Vortex of Separation Film

The film Vortex of Separation was screened at the center of the Seven Winters solo exhibition. It opens with a journey through the museum itself. The entire exhibition space, along with the sculptures on display, was meticulously reconstructed using a 3D program, based on their exact real-life measurements. The film presents a 16-minute journey in which the viewer descends into the depths of the collective subconscious, depicted as a vast underground field. Metaphorically, the film functions as a complex architectural tool that both represents the structure of consciousness and enables its expansion.

The viewer’s eye moved like a ghost through the architectural expanse of the exhibition, roaming over every detail of the displayed sculptures. Unbound by physical constraints, it approached the sculptures from multiple angles, penetrating the subconscious of each object and animating it in a unique way.

Thus, the film functioned as an extension of the act of sculpting. The camera descended and moved through the museum’s floors, then ascended into spaces resembling an open, infinite cosmos. At the same time, it plunged into a deep, ancient, and distant underground realm that opened onto a field of endless oil barrels.

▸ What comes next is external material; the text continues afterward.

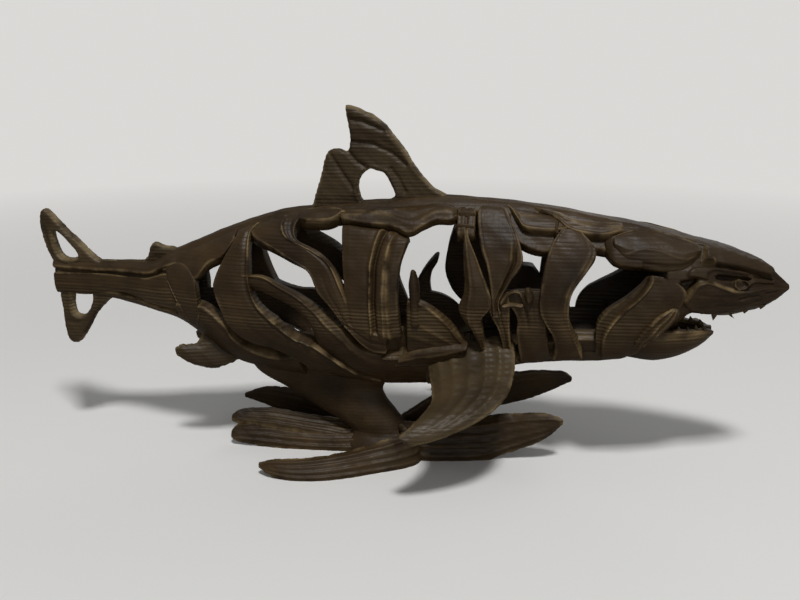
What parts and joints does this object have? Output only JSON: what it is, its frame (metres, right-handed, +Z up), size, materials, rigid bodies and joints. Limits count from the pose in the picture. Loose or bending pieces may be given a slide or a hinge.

The field contained matter represented in ink—the medium from which the drawings were made. Though abstract and invisible, this matter was essential and formed an integral part of the gallery’s visible structure. The central movement in the film traced the rise and slow diffusion of raw subconscious material, which gradually surfaced and permeated the structure of the exhibition itself.

A screen measuring 8 meters high by 10 meters wide was exhibited as a central element of the Seven Winters installation during the solo exhibition at the Israel Museum in Jerusalem in 2013.